Though there are five duplexes, they are spread across three sections of the book, much like the standard three-act structure of a film. The last three duplexes appear in the third section, or what would be the third act of a movie, which makes sense, as the content of those three poems are finale-worthy movements toward self-actualization.
So, how does this relate to small press publishing? If you’re trying to find a home for your manuscript, one of the things you must remember is that, like the film industry, this is a business—as much as all us small press owners find inherent value in creative work, we have to sell books in order to keep doing what we love and bringing said creative work to the public. If you’re a published poet, you must know that poetry is a harder sell than fiction (and if you don’t, please do some research on the many reasons for this phenomenon), but that doesn’t mean it’s impossible or not worth doing. Still, if you want to write and publish a book of poetry that resonates with a wide-range of readers enough to make them buy a hard copy and recommend it to their friends, compiling the collection in a way that builds a narrative arc like Brown’s is a great way to hook readers and keep them engaged.

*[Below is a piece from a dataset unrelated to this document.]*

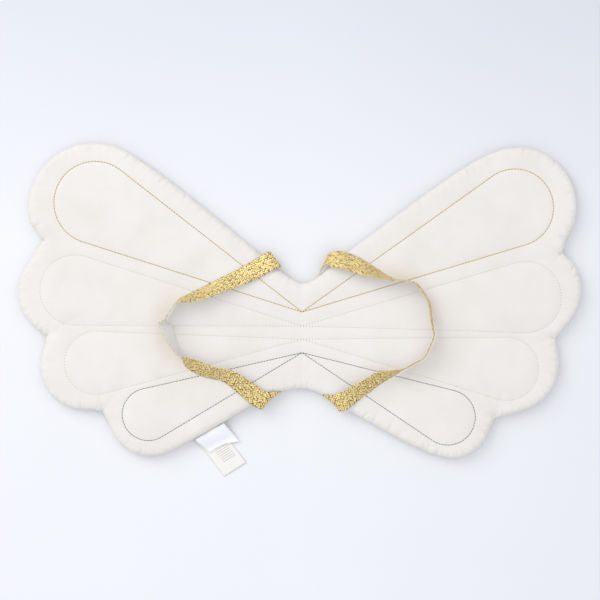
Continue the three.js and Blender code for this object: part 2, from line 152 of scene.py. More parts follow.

I’ve read probably 100 collections of poetry, published and unpublished (not to mention hundreds of individual poems) and I’ve noticed that the books with sections and narrative arcs of some kind are the ones I appreciate most. Like the most successful music albums (in my opinion), there should be a cohesion to the them. Some people are under the mistaken impression that, once they’ve written or published a bunch of individual poems, regardless of theme or style, it’s time to compile them in a book. While the connections between unrelated poems can and often has surprised people, including me with my own work, care must be taken to arrange them in a way that makes some sort of sense, even if poems take on new or initially unintended meanings in the context of the collection. You can put a poem about your family and a poem about environmental decay in the same book, but you owe it to yourself and the work(s) and your future readers to tie them together in some way. You can meander through different themes and subjects, travelling great distances from your point of origin, but we need to be able to follow some thread from the beginning to the end of your book. Repetition of a form is one way to do that, but it doesn’t have to be.
I suppose this is a long way of saying be intentional. Not every poem you write should necessarily go in a book, and not every great poem you write this year, for example, should necessarily go in the same book, or in the order that you wrote them. So carefully craft your poems, compile them in a relevant way, and editors, readers, and publishers will thank you. And, for the love of poetry, read, so you can see the possibilities, as well as what has worked in the past. Then submit!
P.S. If you’re thinking, ‘but wait! I want to be unique!’ remember this: you have to learn the rules before you can break the rules. Godspeed and good luck!